2.- CELLCOM ISRAEL (NYSE:CEL). This company, which has about 3.1 million customers, is a major operator in the Israeli telecommunications market. It is difficult to predict how the economy of that area will develop in the next years. Personally, I am optimistic, but it is undeniable that placing your savings in that part of the world entails extra risks. The current price/earnings ratio is about 9.5 and the high payout policy of the company may lead to a dividend yield in the range of 12%.

3.- MAGYAR TELEKOM (NYSE:MTA). This Hungarian telephone operator has more than 5 million customers. At this moment, its current price/earnings ratio is around 7 and its dividend yield in the range of 11%. While the company itself is doing reasonably well, Hungary is experiencing serious economic trouble and local public opinion is asking for a policy change. This stock should benefit if the Hungarian economy turns around in the next years, but it remains to be seen if a change for the better will actually take place.

4.- JOHNSON AND JOHNSON (NYSE:JNJ). This company makes and distributes cosmetics and personal-care products around the world. In addition, it sells pharmaceuticals for, amongst others, dermatology, cancer, and cardiovascular applications. The varied international sources of its profits make this sort of company specially attractive in times of inflation.
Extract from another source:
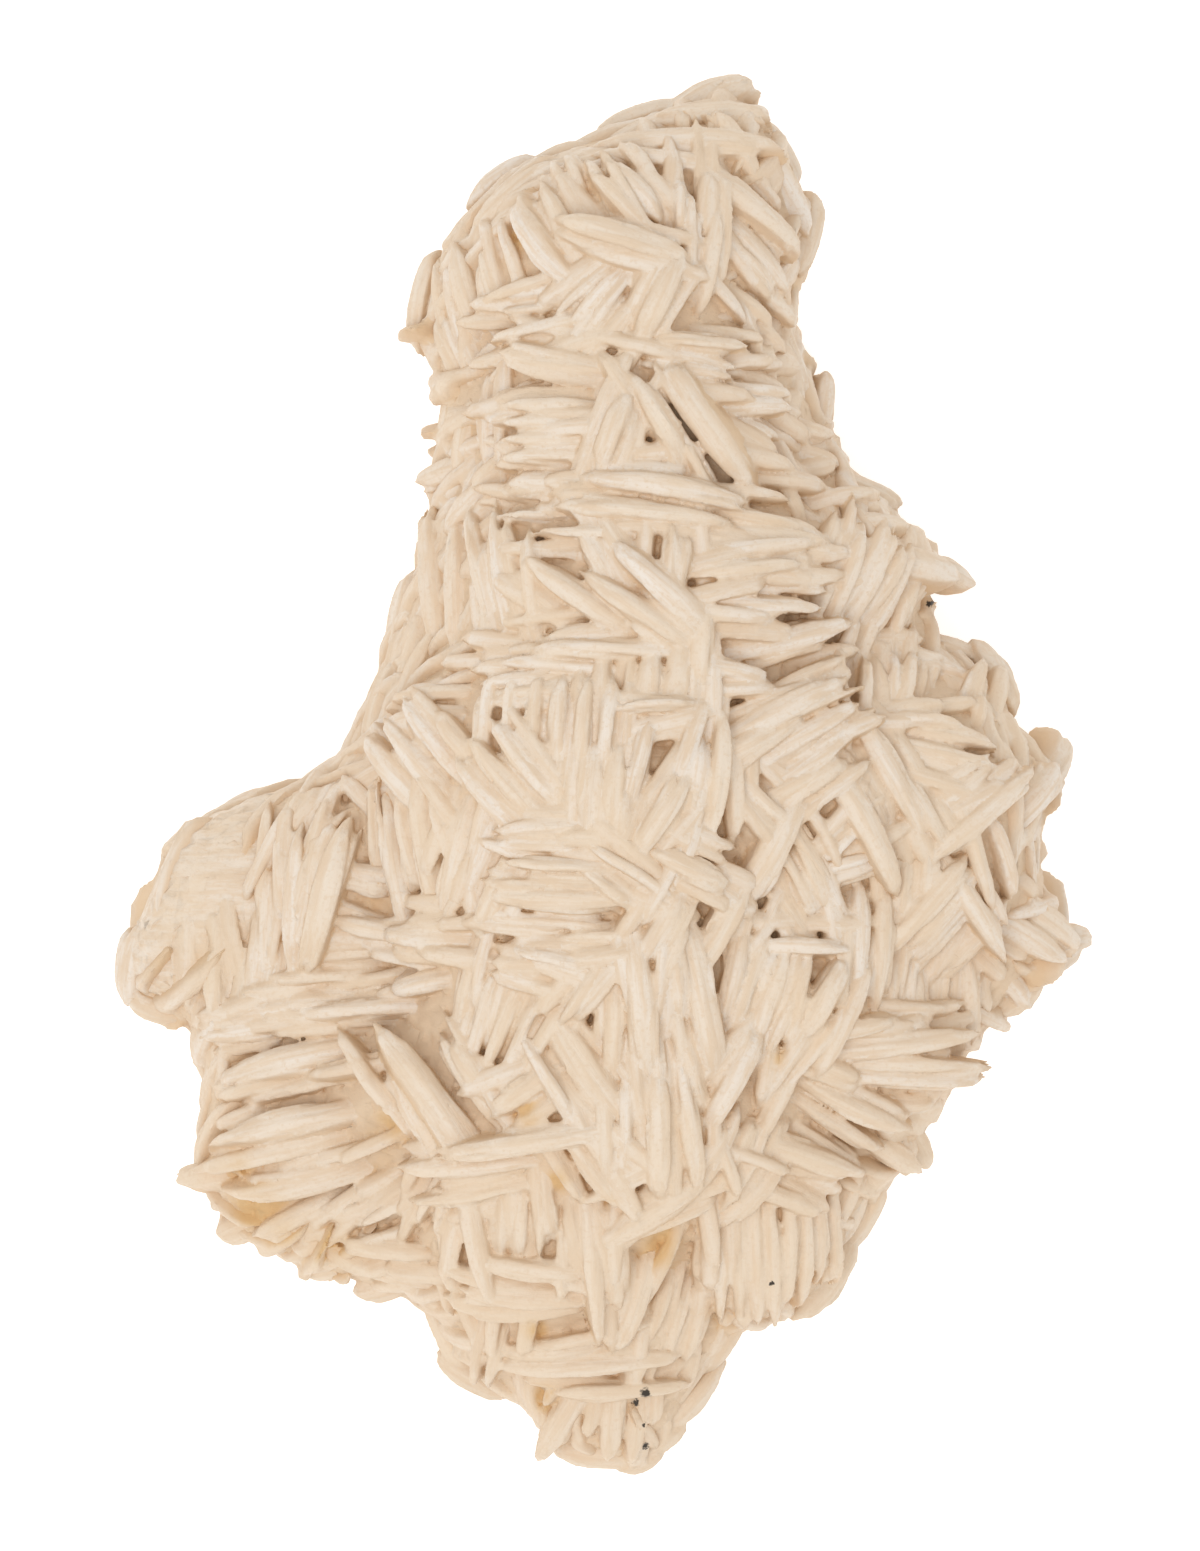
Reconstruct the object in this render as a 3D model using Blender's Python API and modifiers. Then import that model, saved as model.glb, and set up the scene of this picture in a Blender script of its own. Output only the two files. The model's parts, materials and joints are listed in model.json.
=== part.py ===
"""A cluster of thin, lens-edged mineral blades, grown together as one piece and lying on its broken back.

The display face looks up (+Z) and the crown points along +Y. Everything is one solid: a rounded, lumpy middle,
with the larger blades standing on it on edge, in stacks and crossing fans.
Places are read off a front view 1200 wide and 1551 high, in its own units, with y running down. OUTLINE and
the named tuples below hold such readings; lengths and widths are in the same units, heights in millimetres.
"""

import math
from collections import namedtuple

import bmesh
import bpy
from mathutils import Matrix, Vector
from mathutils.bvhtree import BVHTree

NAME = "dolomite_cluster"
MM = 0.001
CLUSTER_LENGTH = 120.0 * MM
VIEW_TOP = 68
VIEW_BOTTOM = 1478
VIEW_MIDDLE_X = 598.8
VIEW_MIDDLE_Y = 771.2
VIEW_UNIT = CLUSTER_LENGTH / (VIEW_BOTTOM - VIEW_TOP)
VIEW_DISTANCE = 735.0 * MM
VIEW_LEVEL = 15.0 * MM

# The plate and the lumps that make up the body, and the size of the skin's faces over them.
SLAB_BOTTOM = 9.0 * MM
SLAB_TOP = 19.0 * MM
LUMP_SIDES = 24
LUMP_RINGS = 16
BODY_GRAIN = 4.4 * MM
BODY_SMOOTHING = 3
WELD_DISTANCE = 0.01 * MM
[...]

At its current level, this stock has a price/earnings ratio around 13 and a dividend yield in the range of 3.5%.

5.- BRISTOL MYERS (NYSE:BMY). A major pharmaceutical company that, in addition to medicines, sells nutritional products, such those for children. It makes and distributes drugs for applications in the cardiovascular area, mental health, cancer, and others. These days, the price/earnings ratio of this stock is around 11 and is expected to produce a dividend yield in the range of 6%.

Although no company offers perfect hedging against inflation, it makes sense to devote some effort to studying foreign shares in order to spread risks internationally. The five above constitute my personal choice at this moment, but you should never follow any opinion without making your own research. Always check things for yourself before committing your savings to any investment. Since it looks as though inflation is coming, the sooner you start with your research, the better.